→ **What you need to do**
Repeat everything from the line holding "shortfall = STRING_SHORTFALL" to the line holding "for node in", inclusive, exactly. Leave out the rest.

→ **Material**
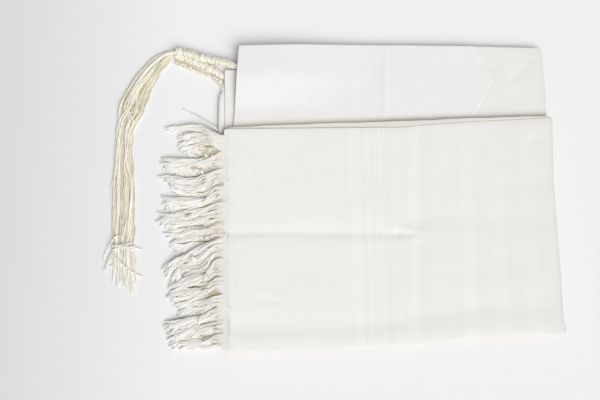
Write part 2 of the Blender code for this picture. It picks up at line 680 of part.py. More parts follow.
def build_tzitzit(name, material, head, string_height, lane_shift, seed):
    """A corner fringe: a head of windings and knots, and the eight strings that leave it."""
    mesh = bmesh.new()
    chance = random.Random(seed)
    route = smooth_route(head, WINDING_RINGS + 1)
    loop = None
    for ring, (x, y, z, radius) in enumerate(route):
        before, after = route[max(ring - 1, 0)], route[min(ring + 1, WINDING_RINGS)]
        run = Vector(after[:3] - before[:3]).normalized()
        side = run.cross(Vector((0, 0, 1))).normalized()
        upright = side.cross(run)
        wide = head_radius(radius, ring, WINDING_RINGS)
        corners = []
        for step in range(HEAD_SIDES):
            angle = 2.0 * math.pi * step / HEAD_SIDES
            offset = side * math.cos(angle) + upright * math.sin(angle)
            corners.append(mesh.verts.new(Vector((x, y, z)) + offset * wide))
        if loop is None:
            mesh.faces.new(corners)
        else:
            skin(mesh, loop, corners)
        loop = corners

    middle = mesh.verts.new(Vector(route[-1][:3]))
    sectors = []
    for step in range(HEAD_SIDES):
        corners = (loop[step], loop[(step + 1) % HEAD_SIDES], middle)
        root = sum((corner.co for corner in corners), Vector()) / 3
        sectors.append(((middle.co - root).dot(side), root, corners))
    sectors.sort(key=lambda sector: sector[0])
    for number, (_, root, corners) in enumerate(sectors):
        lane = 2.0 * (number + lane_shift) / HEAD_SIDES - 1.0
        shortfall = STRING_SHORTFALL * chance.random()
        grow_thread(mesh, corners, run,
                    string_stations(root, run, lane, string_height, shortfall))
    make_object(name, mesh, material)


def clear_objects():
    for existing in list(bpy.data.objects):
        bpy.data.objects.remove(existing)


def main():
    clear_objects()
    cloth = make_material("worsted wool, off-white", (0.86, 0.85, 0.83), 0.85)
    band = make_material("ribbed silk, off-white", (0.88, 0.87, 0.85), 0.55)
    fringe = make_material("twisted wool yarn, off-white", (0.78, 0.76, 0.72), 0.90)
    strings = make_material("spun wool strings, cream", (0.66, 0.63, 0.54), 0.90)

    build_folded_layers(cloth)
    build_front_panel(cloth)
    build_neck_panel(cloth)
    build_neck_band(band)
    build_corner_panel(cloth)
    build_rolled_fold(cloth)
    build_fringe("fringe_upper", fringe, UPPER_TASSELS, 0.0, UPPER_STRIP_HEIGHT,
                 UPPER_KNOT_COLUMNS, UPPER_KNOT_RADIUS, seed=3)
    build_fringe("fringe_lower", fringe, LOWER_TASSELS, PILE_FOLDS[1].left, LOWER_STRIP_HEIGHT,
                 LOWER_KNOT_COLUMNS, LOWER_KNOT_RADIUS, seed=8)
    build_tzitzit("tzitzit_upper", strings, UPPER_HEAD, UPPER_STRING_HEIGHT, 0.75, seed=5)
    build_tzitzit("tzitzit_lower", strings, LOWER_HEAD, LOWER_STRING_HEIGHT, 0.25, seed=6)


main()
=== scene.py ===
"""The looks of a folded tallit: its cloth, neck band, edge fringe and corner fringes.

Every piece stands for a solid of the CAD frame and follows that solid's form. Lengths are in
metres, in the frame's own axes: +X along the pile, +Y towards the neck edge, +Z up. The tables
hold tenths of a millimetre.
"""

import math
import random

import bpy
import numpy as np
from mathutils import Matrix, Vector


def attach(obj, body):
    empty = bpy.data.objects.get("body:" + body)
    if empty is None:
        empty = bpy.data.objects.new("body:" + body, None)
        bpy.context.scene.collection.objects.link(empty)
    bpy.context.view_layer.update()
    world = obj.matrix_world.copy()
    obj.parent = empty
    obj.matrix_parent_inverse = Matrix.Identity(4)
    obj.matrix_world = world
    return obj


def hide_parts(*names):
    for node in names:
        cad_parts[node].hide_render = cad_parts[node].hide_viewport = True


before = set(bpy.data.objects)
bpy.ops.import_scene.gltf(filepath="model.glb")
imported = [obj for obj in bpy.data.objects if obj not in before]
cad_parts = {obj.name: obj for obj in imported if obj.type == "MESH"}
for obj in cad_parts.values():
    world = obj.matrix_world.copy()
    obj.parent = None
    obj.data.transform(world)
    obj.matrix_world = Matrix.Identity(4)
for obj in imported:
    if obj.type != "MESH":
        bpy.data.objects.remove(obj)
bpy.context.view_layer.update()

MM = 0.001
TENTHS = 10000  # to a metre
TURN = 2.0 * math.pi
UP = np.array((0.0, 0.0, 1.0))


def metres(*rows):
    """A table of tenths of a millimetre, in metres."""
    return np.array(rows) / TENTHS


def points_of(row, columns=3):
    """A flat row of tenths of a millimetre as points, in metres."""
    return np.reshape(row, (-1, columns)) / TENTHS


# Heights in the pile.
CORNER_REST, NECK_LAYERS_TOP, NECK_CLOTH_TOP = 4.2 * MM, 7.0 * MM, 8.7 * MM
BAND_BASE, BAND_TOP = 8.9 * MM, 9.6 * MM
PILE_LAYERS_TOP, TOP_CLOTH_TOP = 14.2 * MM, 16.7 * MM

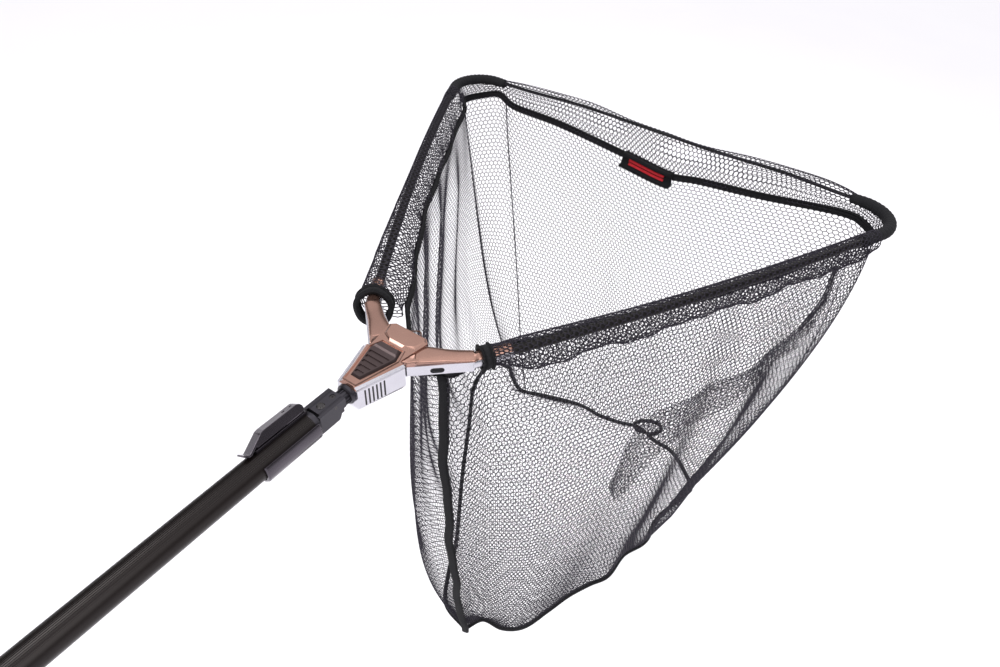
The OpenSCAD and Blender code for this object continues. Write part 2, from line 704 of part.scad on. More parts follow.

→ **Response to the exercise**
        shortfall = STRING_SHORTFALL * chance.random()
        grow_thread(mesh, corners, run,
                    string_stations(root, run, lane, string_height, shortfall))
    make_object(name, mesh, material)


def clear_objects():
    for existing in list(bpy.data.objects):
        bpy.data.objects.remove(existing)


def main():
    clear_objects()
    cloth = make_material("worsted wool, off-white", (0.86, 0.85, 0.83), 0.85)
    band = make_material("ribbed silk, off-white", (0.88, 0.87, 0.85), 0.55)
    fringe = make_material("twisted wool yarn, off-white", (0.78, 0.76, 0.72), 0.90)
    strings = make_material("spun wool strings, cream", (0.66, 0.63, 0.54), 0.90)

    build_folded_layers(cloth)
    build_front_panel(cloth)
    build_neck_panel(cloth)
    build_neck_band(band)
    build_corner_panel(cloth)
    build_rolled_fold(cloth)
    build_fringe("fringe_upper", fringe, UPPER_TASSELS, 0.0, UPPER_STRIP_HEIGHT,
                 UPPER_KNOT_COLUMNS, UPPER_KNOT_RADIUS, seed=3)
    build_fringe("fringe_lower", fringe, LOWER_TASSELS, PILE_FOLDS[1].left, LOWER_STRIP_HEIGHT,
                 LOWER_KNOT_COLUMNS, LOWER_KNOT_RADIUS, seed=8)
    build_tzitzit("tzitzit_upper", strings, UPPER_HEAD, UPPER_STRING_HEIGHT, 0.75, seed=5)
    build_tzitzit("tzitzit_lower", strings, LOWER_HEAD, LOWER_STRING_HEIGHT, 0.25, seed=6)


main()
=== scene.py ===
"""The looks of a folded tallit: its cloth, neck band, edge fringe and corner fringes.

Every piece stands for a solid of the CAD frame and follows that solid's form. Lengths are in
metres, in the frame's own axes: +X along the pile, +Y towards the neck edge, +Z up. The tables
hold tenths of a millimetre.
"""

import math
import random

import bpy
import numpy as np
from mathutils import Matrix, Vector


def attach(obj, body):
    empty = bpy.data.objects.get("body:" + body)
    if empty is None:
        empty = bpy.data.objects.new("body:" + body, None)
        bpy.context.scene.collection.objects.link(empty)
    bpy.context.view_layer.update()
    world = obj.matrix_world.copy()
    obj.parent = empty
    obj.matrix_parent_inverse = Matrix.Identity(4)
    obj.matrix_world = world
    return obj


def hide_parts(*names):
    for node in names:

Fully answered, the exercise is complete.